I thought that install*local are specially designed to cover such cases when "proper" directory structure does not fit. I imagine perfectly legal use of absolute paths, e.g., when you want to install a startup script into /etc/init.d/ & /etc/rcX.d/ or, say, a log rotation script into /etc/logrotate.d directory. These locations are system-wide and have no relation to your package's installation prefix.

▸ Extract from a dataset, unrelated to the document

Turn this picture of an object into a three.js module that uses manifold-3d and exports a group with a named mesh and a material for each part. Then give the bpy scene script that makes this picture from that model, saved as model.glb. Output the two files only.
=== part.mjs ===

Another case when absolute paths may be legitimately introduced is when your package is a "plugin module" for another package that is already installed on your system. For instance, you may be building a shared object that is going to be installed into location provided by *other* package (e.g. via <package>-config script or pkgconfig). This needs to be independent of locally specified installation prefix; and currently it breaks "make distcheck". If "make distcheck" used DESTDIR it would work fine.

 Eugene> On the other hand, "make distcheck" configures the
 Eugene> package with custom $prefix, and installs into that
 Eugene> prefix, *not* specifying "DESTDIR".  So, if your
 Eugene> *-local target deals with files that are not located
 Eugene> under $prefix, "make distcheck" breaks.

Yes.  If a user wants to install a package on his account, he
will use something like `./configure --prefix ~/usr'.  However
if `make install' tries to write to some hard-coded directory
elsewhere the account, it will fail.  So `make distcheck' should
fail too.

Again, I can see a perfectly legal case when system-wide --prefix is specified and then "make install DESTDIR=..." is run as *non-root*. It is building of a package for some OS distribution. A packager may want to run non-root for safety, and to be sure that nothing has been installed into a wrong location (outside DESTDIR).

Summary:
There are several reasons that are, in my opinion, quite legitimate, to re-do "make distcheck" target in such a way that it uses DESTDIR on "make install" and "make uninstall" runs, instead of specifying custom --prefix on "./configure" run.